R. Rodriguez-Aguilar, is PhD. in Economics with a specialization in mathematical finance from the School of Economics at the National Polytechnic Institute, Mexico. He has a MSc. degree in Engineering and Statistics granted by the National Autonomous University of Mexico, a MSc. degree in Public Policy Institute of Technology and Research superiors of Monterrey, Mexico. Dr. Rodriguez is a member of the Mexican Mathematical Society, the National Association of Economists and Economic Modeling Network EcoMod. His areas of interest are stochastic optimization, mathematical finance and econometrics.

M.G. Cedillo-Campos, is a Professor in Logistics Systems Dynamics and Founding Chairman of the Mexican Logistics and Supply Chain Association (AML), Mexico. Dr. Cedillo is National Researcher (National Council of Science and Technology of Mexico - CONACYT), Innovation Award 2012 (UANL-FIME) and National Logistics Award 2012. In 2004, he received with honors a PhD. in Logistics Systems Dynamics from the University of Paris, France. Recently, he collaborated as a Visiting Researcher at Zaragoza Logistics Center as well as Georgia Tech Panama. He works in logistics systems analysis and modeling, risk analysis, and supply chain management, which are the subjects he teaches and researches in different prestigious universities in Mexico and abroad. Dr. Cedillo is the Scientific Chairman of the International Congress on Logistics and Supply Chain (CiLOG) organized by the Mexican Logistics and Supply Chain Association (AML), and coordinator of the National Logistics Research Network in Mexico supported by CONACYT.

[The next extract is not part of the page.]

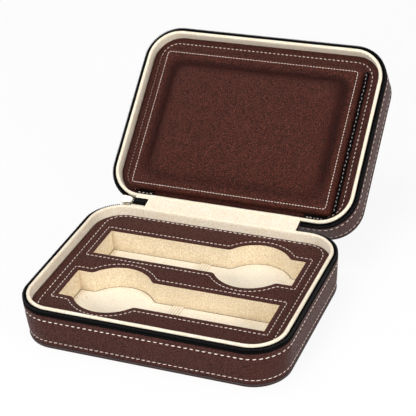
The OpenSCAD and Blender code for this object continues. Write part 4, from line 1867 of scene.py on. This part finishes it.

M.S. Salazar-Martínez, has a degree in Electrical Electronic Engineering from the National Autonomous University of Mexico. Currently, she is working in the Federal Electricity Commission in Mexico. Her functions include planning and supply of diesel and fuel oil-fired to power thermoelectric plants to the National Electric Network by forecasting methods. Her areas of interest are modeling problems using advanced techniques of planning systems.